━━ Information provided

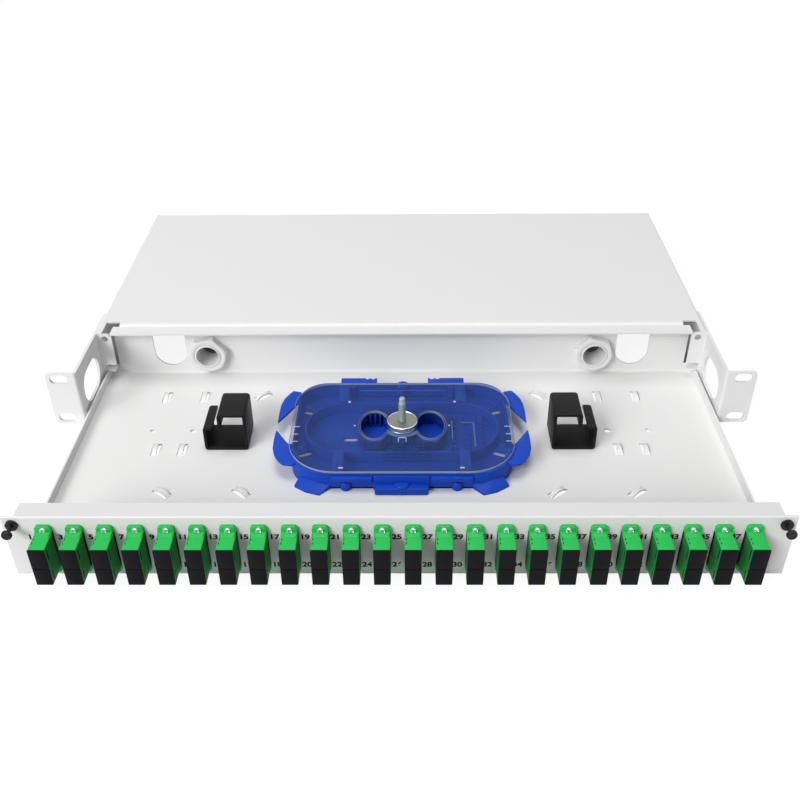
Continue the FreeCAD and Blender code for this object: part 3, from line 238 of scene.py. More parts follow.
# surfaces
class Shape:
    # points and faces of one piece, gathered before they go into one mesh
    def __init__(self):
        self.points, self.faces, self.count = [], [], 0

    def add(self, points, faces):
        self.points.append(np.asarray(points, float))
        self.faces += [[int(i) + self.count for i in face] for face in faces]
        self.count += len(points)

    def piece(self, name, body, slot, finish, replaced=(), smooth=35.0):
        mesh = bpy.data.meshes.new(name)
        mesh.from_pydata(toRack(np.vstack(self.points)).tolist(), [], self.faces)
        mesh.validate()
        mesh.update()
        item = newItem(name, mesh)
        mesh.materials.append(made[finish])
        mesh.shade_smooth()
        mesh.set_sharp_from_angle(angle=math.radians(smooth))
        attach(item, body)
        if replaced:
            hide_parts(*replaced)


# outline of a box with round corners: quarter circles round four centres, walked anticlockwise
def roundedOutline(x0, x1, y0, y1, low, high, steps):
    turn = np.linspace(0, math.pi / 2, steps)
    corners = [(x0 + low, y0 + low, low, math.pi), (x1 - low, y0 + low, low, 1.5 * math.pi),
               (x1 - high, y1 - high, high, 0.0), (x0 + high, y1 - high, high, 0.5 * math.pi)]
    return np.vstack([np.column_stack([x + radius * np.cos(a + turn), y + radius * np.sin(a + turn)])
                      for x, y, radius, a in corners])


# equal angles round a circle
def turns(count):
    return np.linspace(0, 2 * math.pi, count, endpoint=False)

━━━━

[Written instruction] Reproduce the final stretch of the data above: every line from the one holding "hide_parts(*replaced)" through the end, inclusive, exactly as written and nothing else.

[Solution]
            hide_parts(*replaced)


# outline of a box with round corners: quarter circles round four centres, walked anticlockwise
def roundedOutline(x0, x1, y0, y1, low, high, steps):
    turn = np.linspace(0, math.pi / 2, steps)
    corners = [(x0 + low, y0 + low, low, math.pi), (x1 - low, y0 + low, low, 1.5 * math.pi),
               (x1 - high, y1 - high, high, 0.0), (x0 + high, y1 - high, high, 0.5 * math.pi)]
    return np.vstack([np.column_stack([x + radius * np.cos(a + turn), y + radius * np.sin(a + turn)])
                      for x, y, radius, a in corners])


# equal angles round a circle
def turns(count):
    return np.linspace(0, 2 * math.pi, count, endpoint=False)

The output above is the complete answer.